You are given a quite big skeleton code (download here), along with a Makefile and two helper scripts (you could choose to completely ignore as long as you measure the elapsed time of your code the same way the skeleton code does). After understanding prefix scan you should get comfortable with the code given to you. It contains a working sequential prefix scan, try compiling and running it. There is a helper script that generates three inputs you are required to test against (1k.txt, 8k.txt and 16k.txt) and a simple input with 64 increasing numbers. As we mentioned before, prefix scan can be implemented with any associative and commutative operator. In this lab you will use an operator that is given to you (operators.cpp). This operator takes two numbers (like any other binary operator) and an extra parameter (-l) that modifies the amount of times the operator loops. In main.cpp you can switch between the operator you have to use (op) and simple integer adition (add), useful for debugging: scan_operator = add; or scan_operator = op; For each of the steps below, you will be comparing the performance of your prefix scan implementations for different parameters (argparse.cpp) over the input files that were generated. You are also given a simple python script that runs your code while changing paramters (run_tests.py). You are again, free to change it as you like.

Sequential Implementation

The sequential version is called when the number of threads specified on the command line is 0 (-n 0). Note that using a single pthread (-n 1) is not the same, as it involves all the overheads of thread creation and teardown that would not be present in a truly sequential implementation. You can always test correctness of your parallel code by comparing to the sequential version.

Step 1: Parallel Implementation

Recall that prefix scan requires a barrier for synchronization In this step, you will write a work-efficient parallel prefix scan using pthread barriers. For each of the provided input sets, set the number of loops of the operator to 100000 (-l 100000) and graph the execution time of your parallel implementation over a sequential prefix scan implementation as a function of the number of worker threads used. Vary from 2 to 32 threads in increments of 2. Then, explain the trends in the graph. Why do these occur?

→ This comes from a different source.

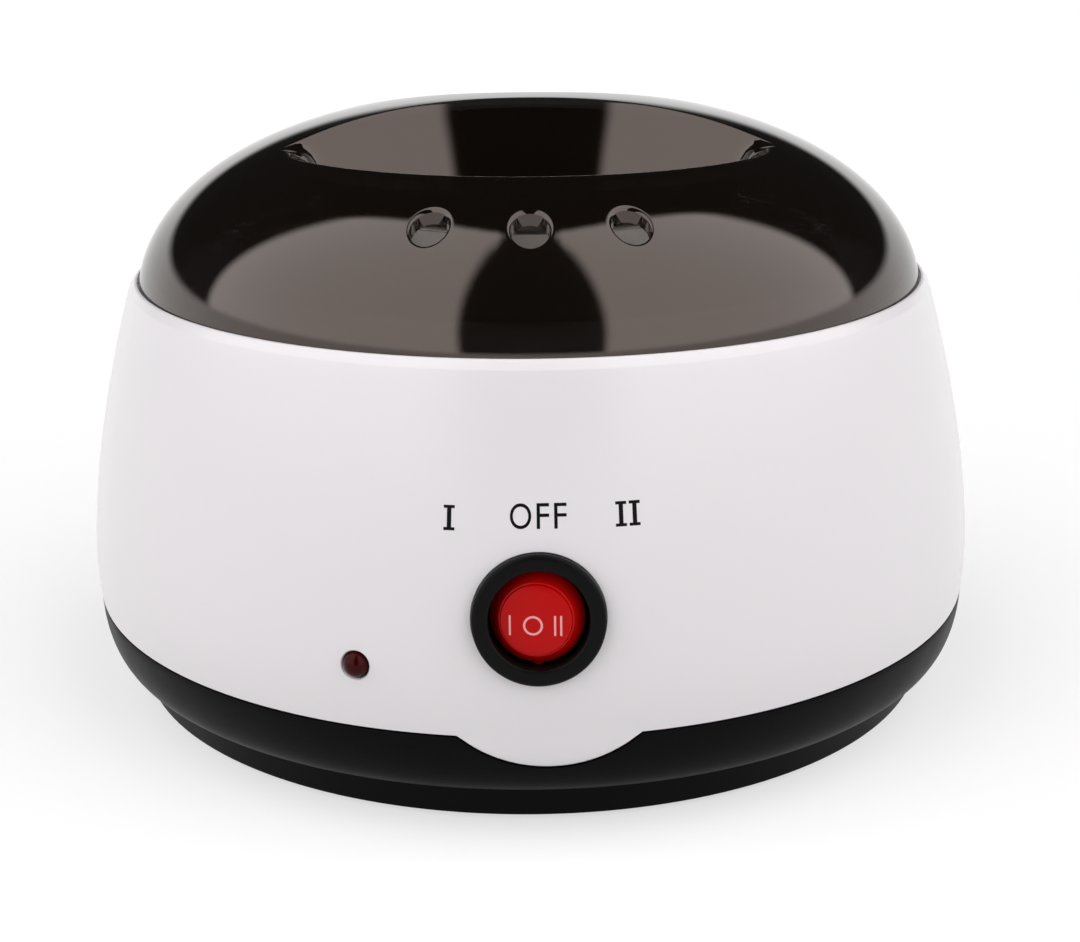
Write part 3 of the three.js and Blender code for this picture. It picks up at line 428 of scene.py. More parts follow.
keep_finish("pot_aluminium", (0.66, 0.63, 0.60), (0.28, 0.36), (0.8, 0.8, 0.8), SPUN, metallic=1.0)
keep_finish("well_aluminium", (0.52, 0.53, 0.54), (0.3, 0.45), (0.7, 0.7, 0.7), SPUN, metallic=1.0)
keep_finish("handle_steel", (0.62, 0.62, 0.63), (0.16, 0.26), (0.75, 0.75, 0.75), DRAWN,
            metallic=1.0)
keep_finish("screw_steel", (0.55, 0.55, 0.54), (0.25, 0.4), (0.7, 0.7, 0.68), DRAWN, metallic=1.0)
keep_finish("heater_mica", (0.42, 0.37, 0.28), (0.35, 0.5), (0.55, 0.5, 0.42), DRAWN, metallic=0.6)
keep_finish("spacer_ceramic", (0.72, 0.68, 0.6), (0.5, 0.65), (0.8, 0.77, 0.7),
            ("moulded_grain", 1500, 0.00003))
keep_finish("print_black", (0.003, 0.003, 0.003), (0.4, 0.5), (0.01, 0.01, 0.01),
            Specular_IOR_Level=0.08)
keep_finish("print_pink", (0.95, 0.36, 0.36), (0.3, 0.4), (0.95, 0.5, 0.5))
print(len(FINISHES), "finishes")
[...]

Step 2: Playing with Operators

Now that you have a working and, hopefully, efficient parallel implementation of prefix scan, try changing the amount of loops the operator does to 10 (-l 10) and plot the same graph as before. What happened and why? Vary the -l argument and find the inflexion point, where sequential and parallel elapsed times meet (does not have to be exact, just somewhat similar). Why can changing this number make the sequential version faster than the parallel? What is the most important characteristic of it that makes this happen? Argue this in a general way, as if different -l parameters were different operators, afterall, the -l parameter is just a way to quickly create an operator that does something different.

Step 3: Barrier Implementation

In this step you will build your own re-entrant barrier. Recall from lecture that we considered a number of implementation strategies and techniques. We recommend you base your barrier on pthread's spinlocks, but encourage you to use other techniques we discussed in this course. Regardless of your technique, answer the following questions: how is/isn't your implementation different from pthread barriers? In what scenario(s) would each implementation perform better than the other? What are the pathological cases for each? Use your barrier implementation to implement the same work-efficient parallel prefix scan. Repeat the measurements from part 2, graph them, and explain the trends in the graph. Why do these occur? What overheads cause your implementation to underperform an "ideal" speedup ratio?

How do the results from part 2 and part 3 compare? Are they in line with your expectations? Suggest some workload scenarios which would make each implementation perform worse than the other.

Inputs/Outputs

Your program should accept the following four command line parameters (already in the skeleton, if you choose to use it), with types indicated in parentheses, and the meaning of each parameter described in angle brackets:
  1. -n <number of threads> (int) (0 means sequential, not 1 pthread!)
  2. -i <absolute path to input file> (char *)
  3. -o <absolute path to output file> (char *)
  4. -l <number of loops that the operator will do> (int)
  5. -s <use your barrer implementation, else default to pthreads barrier> (Optional)

The first line in the input file will contain a single integer n denoting the number of lines of input in the remainder of the input file. The following n lines will each contain a single integer/

The required inputs and a simple one can be generated by running the generate_input.py python script, but you are free to create your own tests for debugging purposes.

You shouldn't change the Makefile since our grading script will assume the binary is built at a specific place and name. Your solution should output the execution time in seconds to stdout, and no other output. It is fine to produce other output on stdout as long as it is disabled by default, either at compile time (using macros) or at runtime (using an extra/optional command-line flag).

Deliverables

When you submit your solution, you should include the following file in a tarball:

Notes

Please report how much time you spent on the lab.